Saji Thoppil, Founder and CTO, DifiNative Technologies
Saji Thoppil, Founder and CTO, DifiNative Technologies, in an interaction with CIOTechOutlook, explained the role of MLOps in the rapidly evolving field of computer vision. He underscored the modular, distributed, and scalable approaches for developing computer vision and the role of custom pipelines, organized data versioning, and CI/CD implementations in the development and deployment of computer vision models. He emphasized the importance of reproducibility, real-time testing, and resource optimization to reduce complexity for vision workloads in a diverse, distributed environment.
With over three decades of experience in the IT industry, Saji Thoppil is an expert technology leader who has designed and operationalized complex, large-scale distributed systems. He has delivered cloud transformation initiatives, invented service broker architectures, and led the adoption of many advanced technologies such as cloud-native frameworks, AIOps, blockchain, 5G edge computing, and quantum computing.
Machine learning can be utilized in wide range of domains including text processing, data analytics, and many varieties of inference. Computer vision appears to be different from those areas. The volume of visual data is significantly larger, making data management a crucial aspect of the machine learning lifecycle in computer vision. In industrial environments such as factories, each environment has its own challenges. Computer vision solutions usually require a specific, hyper-local, custom approach for accuracy. Adopting a modular approach is important to help with the complexities of computer vision deployment. For instance, identifying several factories with similar characteristics allows the development of a dedicated processing pipeline tailored to their specific requirements. Equally important is a customized approach to data versioning - carefully managing how data is stored, tracked, and maintained for particular use cases.

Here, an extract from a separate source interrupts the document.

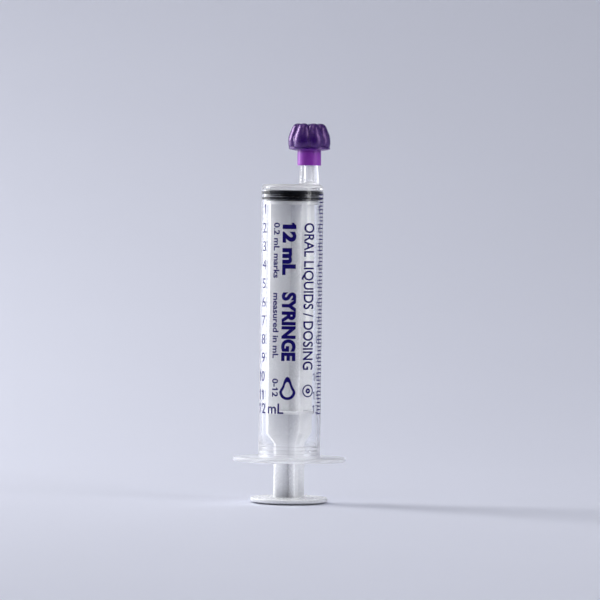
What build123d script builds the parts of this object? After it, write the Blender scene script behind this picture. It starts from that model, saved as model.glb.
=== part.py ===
from build123d import *
import math
import os

# A 12 mL oral syringe that stands on its thumb pad with the tip up, the plunger pressed home and
# the tip cap on.
#
# Lengths are millimetres. The syringe's axis is Z, and Z = 0 is the resting face of the thumb pad.
# The oral tip is set off to +X, the long axis of the finger flange is X, and the print faces -Y.

# ---------------------------------------------------------------- driving dimensions

CAPACITY_ML = 12.0
TICK_STEP_ML = 0.2
TICKS_PER_ML = 5

BORE_RADIUS = 7.8
BARREL_WALL = 0.95
BARREL_RADIUS = BORE_RADIUS + BARREL_WALL
MM_PER_ML = 1000.0 / (math.pi * BORE_RADIUS**2)

PAD_RADIUS = 10.95
PAD_THICKNESS = 1.55
PAD_FOOT_RADIUS = 8.8   # the pad stands on this foot, so its rim is clear of the surface
PAD_FOOT_HEIGHT = 0.4

FLANGE_BOTTOM = 11.75
FLANGE_THICKNESS = 1.3
FLANGE_HALF_LENGTH = 16.0
FLANGE_HALF_DEPTH = 11.5

ZERO_LINE = 88.35       # height of the 0 mL mark, level with the stopper's upper edge
BARREL_TOP = 90.25
TIP_OFFSET = 4.6        # from the syringe's axis to the oral tip's axis, along +X
TIP_LENGTH = 11.6
CAP_TOP = 107.45

SLIDING_CLEARANCE = 0.05
MATCH_TOLERANCE = 0.01  # for finding edges by height or radius
CUT_PAST = 1.0          # how far a cutting tool reaches past the face it opens

# ---------------------------------------------------------------- barrel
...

Another important consideration is decentralization. Given the large volume of image and video data in computer vision applications, it is often not feasible to transmit all raw data to the cloud. Therefore, a robust edge strategy is necessary - one that enables efficient data processing and management at the source. This includes handling data rollovers, curating relevant subsets, and selectively transmitting data to centralized cloud systems. These practices form a crucial component of the MLOps pipeline in computer vision, ensuring both performance and scalability across distributed environments. It is important to keep a record of experiment performances. Historical data on experiments is crucial for the process of refining models, and to ensure the final solution aligns with the required KPIs.
A multistage pipeline is a requirement in the context of computer vision applications, due to the complexity and interdependence of many of the components, models, and data. The programs of these systems are at the core of AI models and thus must be handled with accuracy and flexibility. Computer vision systems change more dynamically and distributed than traditional software systems such as cloud or desktop applications. Programs may vary every day, and models are also potentially trained at different points of the lifecycle. This requires a robust continuous integration and continuous deployment (CI/CD) pipeline that accommodates AI and computer vision workloads. At times, developers are developing on one platform, but then deploying on a lower-end edge device, such as a TPU-based board, and NVIDIA Jetson GPU, or a system requiring an OpenVINO package. This introduces cross-platform challenges that must be addressed carefully. Additionally, testing in a large and distributed setup has to be done cautiously before moving to production.
When developing a large language model, the process usually involves tuning a base model to a usable state and then deploying it with minimal variation. Managing datasets for each model version is an important part of the computer vision pipeline. The datasets need to be tracked properly and associated with each model version. It is important to ensure that the correct version is utilized and deployed in a specific factory or factory site. At times, there are multiple model versions located in various places. Proper tagging and version control helps avoid mismatching and support proper deployment. It is critical that all the experiments that are associated with a specific model version are traceable. When a model failing to detect a specific object, being able to quickly trace back, enables rapid identification of issues and supports rollback and audit processes within the overall system.
When a model is deployed, the AI neural network generates a prediction. This prediction may be passed directly to the next step in the pipeline, or it may be refined later along with other elements to generate the final output. Models can fail and take a different path altogether. In such cases, the business metrics associated with the failure can become crucial. They can point out why the model performed below expectations and what impact it has on business performance.
For instance, if a retail or cosmetic product has to change its packaging design such as label updates, or a different color variation it can cause the model to give the desired results. To address this, it is important to use statistical models to monitor drift. This includes plotting histograms to observe shifts in data and using automated methods to detect changes, such as variations in pixel size or image patterns. These tools help track the extent of drift and ensure corrective measures are taken promptly.
Human-in-the-loop systems become a very critical aspect. It is a labor-intensive process. Although there are many automated labeling and annotation tools available today, human judgment is still necessary. For instance, dealing with false detections, where humans need to verify and correct outputs. Even with the automated labeling and increased use of synthetic data, performance in real-world scenarios is often inadequate. This makes it necessary to have humans manually label certain data and perform periodic checks. In certain instances, it becomes important to go back to the data, review it with newly collected images, and add updated labels and annotations to the existing dataset. Although human involvement in these processes is reduced, it is not always removed, especially for the tasks of labeling and flagging.